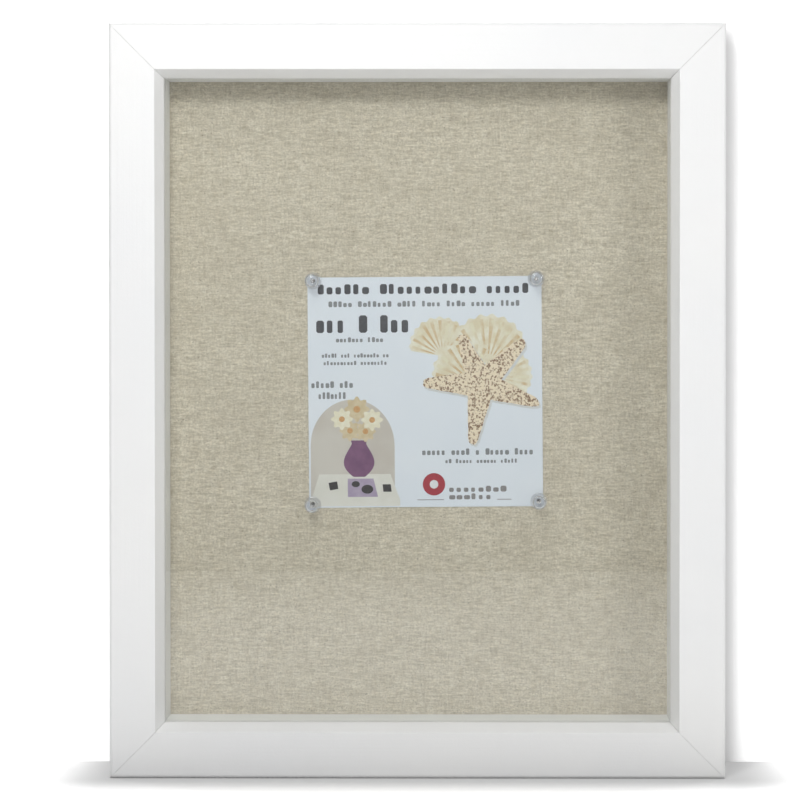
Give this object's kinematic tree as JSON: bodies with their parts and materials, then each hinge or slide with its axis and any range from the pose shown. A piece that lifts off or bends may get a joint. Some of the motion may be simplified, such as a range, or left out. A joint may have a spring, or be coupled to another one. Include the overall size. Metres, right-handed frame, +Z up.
{
  "type": "shadow box",
  "caption": "White bevelled shadow box with a glazed front door on side hinges, a deep cavity and a linen-covered cork board that takes push pins.",
  "frame": {"origin": "middle of the bottom face of the box, which it stands on, halfway through its depth", "axes": "+X to the right seen from the front, the glazed front faces -Y, +Z up"},
  "size_m": [0.3399, 0.0546, 0.4146],
  "materials": {
    "painted_wood": "white satin paint",
    "strip_wood": "white satin paint",
    "window_glass": "clear float glass, polished",
    "linen": "natural plain-weave linen, matt",
    "cork": "agglomerated cork, matt",
    "hardboard": "brown hardboard, satin face",
    "card_paper": "coated printed paper, semi-matt",
    "clear_acrylic": "clear moulded acrylic, polished",
    "needle_steel": "bright steel",
    "nail_steel": "zinc-plated steel",
    "screw_steel": "brass-plated steel, satin",
    "hinge_brass": "brass, satin",
    "magnet_plating": "nickel plating, bright",
    "hanger_steel": "yellow-passivated steel",
    "bumper_rubber": "clear soft rubber, semi-matt"
  },
  "bodies": {
    "box": {"box_rail_top": "painted_wood", "box_rail_right": "painted_wood", "box_rail_bottom": "painted_wood", "box_rail_left": "painted_wood", "box_corner_nails": "nail_steel", "box_hinge_leaf_upper": "hinge_brass", "box_hinge_leaf_lower": "hinge_brass", "hinge_pin_upper": "hinge_brass", "hinge_pin_lower": "hinge_brass", "box_hinge_screws": "screw_steel", "box_magnets": "magnet_plating", "linen_cover": "linen", "cork_core": "cork", "back_panel": "hardboard", "panel_points": "nail_steel", "hanger_upright": "hanger_steel", "hanger_sideways": "hanger_steel", "hanger_nails": "nail_steel", "wall_bumpers": "bumper_rubber", "insert_card": "card_paper"},
    "door": {"door_rail_top": "painted_wood", "door_rail_right": "painted_wood", "door_rail_bottom": "painted_wood", "door_rail_left": "painted_wood", "glass_pane": "window_glass", "glazing_strip_top": "strip_wood", "glazing_strip_right": "strip_wood", "glazing_strip_bottom": "strip_wood", "glazing_strip_left": "strip_wood", "door_corner_nails": "nail_steel", "door_hinge_leaf_upper": "hinge_brass", "door_hinge_leaf_lower": "hinge_brass", "door_hinge_screws": "screw_steel", "door_magnets": "magnet_plating"},
    "push_pin_top_left": {"push_pin_head_top_left": "clear_acrylic", "push_pin_needle_top_left": "needle_steel"},
    "push_pin_top_right": {"push_pin_head_top_right": "clear_acrylic", "push_pin_needle_top_right": "needle_steel"},
    "push_pin_bottom_left": {"push_pin_head_bottom_left": "clear_acrylic", "push_pin_needle_bottom_left": "needle_steel"},
    "push_pin_bottom_right": {"push_pin_head_bottom_right": "clear_acrylic", "push_pin_needle_bottom_right": "needle_steel"}
  },
  "joints": [
    {"name": "door_hinge", "type": "hinge", "parent": "box", "child": "door", "pos_m": [-0.1693, -0.00875, 0.2073], "axis": [0, 0, -1], "range_deg": [0, 175]},
    {"name": "push_pin_top_left_pull", "type": "slide", "parent": "box", "child": "push_pin_top_left", "axis": [0, -1, 0], "range_m": [0, 0.011]},
    {"name": "push_pin_top_right_pull", "type": "slide", "parent": "box", "child": "push_pin_top_right", "axis": [0, -1, 0], "range_m": [0, 0.011]},
    {"name": "push_pin_bottom_left_pull", "type": "slide", "parent": "box", "child": "push_pin_bottom_left", "axis": [0, -1, 0], "range_m": [0, 0.011]},
    {"name": "push_pin_bottom_right_pull", "type": "slide", "parent": "box", "child": "push_pin_bottom_right", "axis": [0, -1, 0], "range_m": [0, 0.011]}
  ]
}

::::::

* _Written task_
From the listing above, reproduce all the lines exactly.

* _Finished answer_
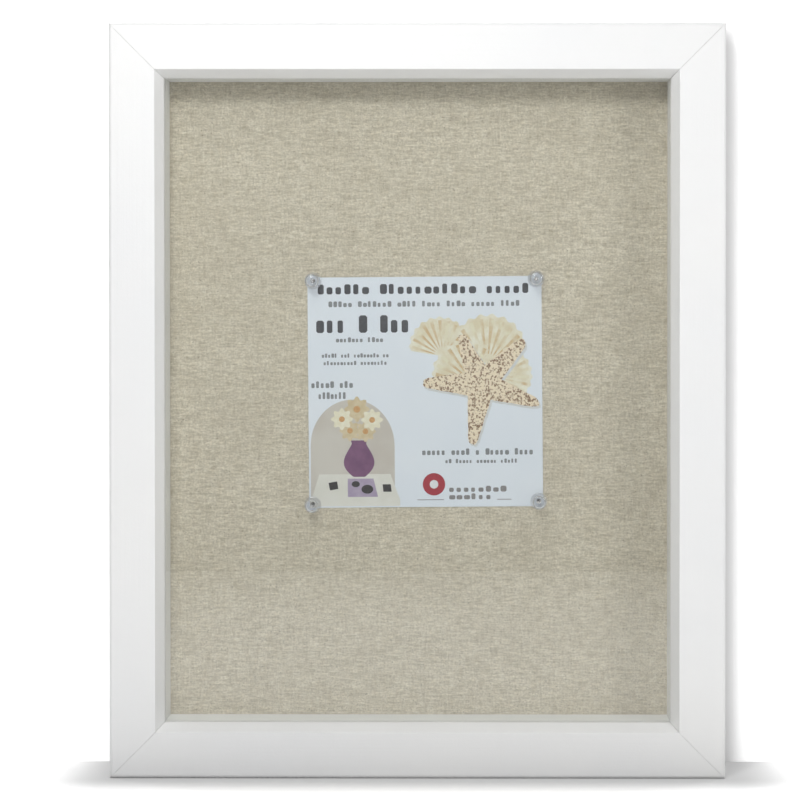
Give this object's kinematic tree as JSON: bodies with their parts and materials, then each hinge or slide with its axis and any range from the pose shown. A piece that lifts off or bends may get a joint. Some of the motion may be simplified, such as a range, or left out. A joint may have a spring, or be coupled to another one. Include the overall size. Metres, right-handed frame, +Z up.
{
  "type": "shadow box",
  "caption": "White bevelled shadow box with a glazed front door on side hinges, a deep cavity and a linen-covered cork board that takes push pins.",
  "frame": {"origin": "middle of the bottom face of the box, which it stands on, halfway through its depth", "axes": "+X to the right seen from the front, the glazed front faces -Y, +Z up"},
  "size_m": [0.3399, 0.0546, 0.4146],
  "materials": {
    "painted_wood": "white satin paint",
    "strip_wood": "white satin paint",
    "window_glass": "clear float glass, polished",
    "linen": "natural plain-weave linen, matt",
    "cork": "agglomerated cork, matt",
    "hardboard": "brown hardboard, satin face",
    "card_paper": "coated printed paper, semi-matt",
    "clear_acrylic": "clear moulded acrylic, polished",
    "needle_steel": "bright steel",
    "nail_steel": "zinc-plated steel",
    "screw_steel": "brass-plated steel, satin",
    "hinge_brass": "brass, satin",
    "magnet_plating": "nickel plating, bright",
    "hanger_steel": "yellow-passivated steel",
    "bumper_rubber": "clear soft rubber, semi-matt"
  },
  "bodies": {
    "box": {"box_rail_top": "painted_wood", "box_rail_right": "painted_wood", "box_rail_bottom": "painted_wood", "box_rail_left": "painted_wood", "box_corner_nails": "nail_steel", "box_hinge_leaf_upper": "hinge_brass", "box_hinge_leaf_lower": "hinge_brass", "hinge_pin_upper": "hinge_brass", "hinge_pin_lower": "hinge_brass", "box_hinge_screws": "screw_steel", "box_magnets": "magnet_plating", "linen_cover": "linen", "cork_core": "cork", "back_panel": "hardboard", "panel_points": "nail_steel", "hanger_upright": "hanger_steel", "hanger_sideways": "hanger_steel", "hanger_nails": "nail_steel", "wall_bumpers": "bumper_rubber", "insert_card": "card_paper"},
    "door": {"door_rail_top": "painted_wood", "door_rail_right": "painted_wood", "door_rail_bottom": "painted_wood", "door_rail_left": "painted_wood", "glass_pane": "window_glass", "glazing_strip_top": "strip_wood", "glazing_strip_right": "strip_wood", "glazing_strip_bottom": "strip_wood", "glazing_strip_left": "strip_wood", "door_corner_nails": "nail_steel", "door_hinge_leaf_upper": "hinge_brass", "door_hinge_leaf_lower": "hinge_brass", "door_hinge_screws": "screw_steel", "door_magnets": "magnet_plating"},
    "push_pin_top_left": {"push_pin_head_top_left": "clear_acrylic", "push_pin_needle_top_left": "needle_steel"},
    "push_pin_top_right": {"push_pin_head_top_right": "clear_acrylic", "push_pin_needle_top_right": "needle_steel"},
    "push_pin_bottom_left": {"push_pin_head_bottom_left": "clear_acrylic", "push_pin_needle_bottom_left": "needle_steel"},
    "push_pin_bottom_right": {"push_pin_head_bottom_right": "clear_acrylic", "push_pin_needle_bottom_right": "needle_steel"}
  },
  "joints": [
    {"name": "door_hinge", "type": "hinge", "parent": "box", "child": "door", "pos_m": [-0.1693, -0.00875, 0.2073], "axis": [0, 0, -1], "range_deg": [0, 175]},
    {"name": "push_pin_top_left_pull", "type": "slide", "parent": "box", "child": "push_pin_top_left", "axis": [0, -1, 0], "range_m": [0, 0.011]},
    {"name": "push_pin_top_right_pull", "type": "slide", "parent": "box", "child": "push_pin_top_right", "axis": [0, -1, 0], "range_m": [0, 0.011]},
    {"name": "push_pin_bottom_left_pull", "type": "slide", "parent": "box", "child": "push_pin_bottom_left", "axis": [0, -1, 0], "range_m": [0, 0.011]},
    {"name": "push_pin_bottom_right_pull", "type": "slide", "parent": "box", "child": "push_pin_bottom_right", "axis": [0, -1, 0], "range_m": [0, 0.011]}
  ]
}